First place at the European Games in 2019. Second at the European Championships in 2019. Third place at the World Championships in 2018 and 2016. These are just a handful of the many podium placements earned by Austrian karateka Bettina Plank. The bronze medal in the women’s karate-kumite -55kg competition at the 2020 Olympic Games in Tokyo 2020 was the cherry on top of her impressive career so far. Thus, the former student of the FH Upper Austria truly can be seen as one of the most important figureheads at a national and international level of University Sports. EUSA was privileged to have had the chance to talk to Bettina about her experiences at the Olympics, the importance of university sports, and her plans for the future.
EUSA: Hi Bettina! Have you fully processed your bronze medal win yet, and have you had time to recharge your batteries?
BP: Yes, by now I think I’ve finally realised what happened in Tokyo. Despite the many interviews I had to give in the past two weeks, I managed to take a few days off at home in Vorarlberg. But at this point, we are actually already in the midst of preparations for the World Championships in November, so there is not much time left to rest.
In 2019, you got your bachelor’s degree in social work.
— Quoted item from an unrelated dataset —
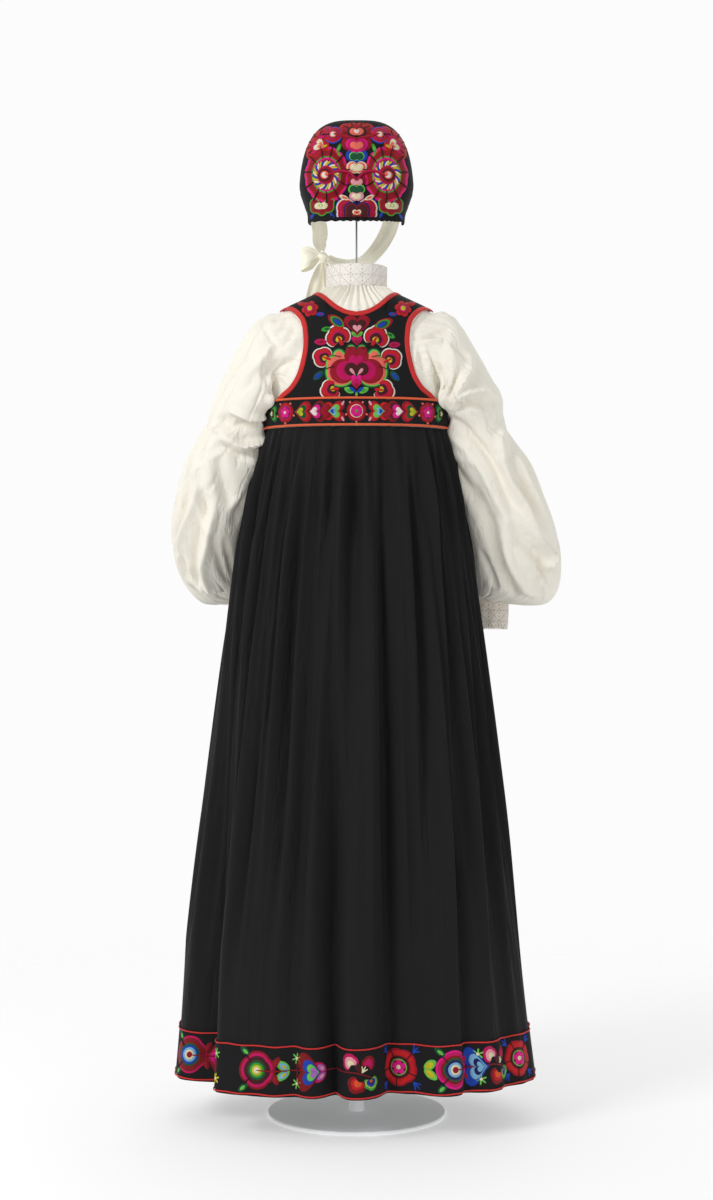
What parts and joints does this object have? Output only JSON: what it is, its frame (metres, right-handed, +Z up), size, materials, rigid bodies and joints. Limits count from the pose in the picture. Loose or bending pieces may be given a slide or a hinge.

How did you manage to combine high performance sports, especially preparing for the Olympics, and your studies?
I am very grateful for the way my university, the FH Upper Austria, supported me throughout all my years of studying. For them, it was also a new experience. Aside from it being a second career path, my studies were also very important to me because they allowed me to think about something other than sports. Also, the Unisport Austria association has always been very supportive. Even though I am officially not a student anymore (or at the moment), it’s great to still be in contact and have that connection.
What do you wish for the future of university sports and for the future of karate?
I really hope that there are more universities like mine that give their students the chance to practice their sports and study at the same time. Regarding my sports, I wish that lower profile sports like karate would be equally attractive for media, audience and sponsors in future, as is the case with more mainstream sports. It goes without saying that I am very sad that karate won’t be part of the Paris 2024 Olympics.
„If you have the chance, compete in all the European Universities Championships or Games you can!”
Other than the World Championships, what are your plans for the future? Is there a chance you are going to compete at the next EUSA Games?
Right now, my focus is fully on the World Championships in November and after that, we will see. I might take up a master’s study programme, so maybe then I can participate in my very last EUSA-Games, since I am already 29 years old.
After so many years of international championships and events, what is your message to the next generation of European student-athletes?
Firstly, if you have the chance, compete in all the European Universities Championships or Games you can! For me, competitions like the European Games were definitely the highlight of the year; it’s so refreshing to sometimes observe other types of sports and meet so many other international students. I really have the best memories of squeezing into the tiniest dorms or hostels with other athletes; it was always so much fun! And second of all, it really is possible to juggle high performance sports with university! Just do it; you just need to be persistent enough.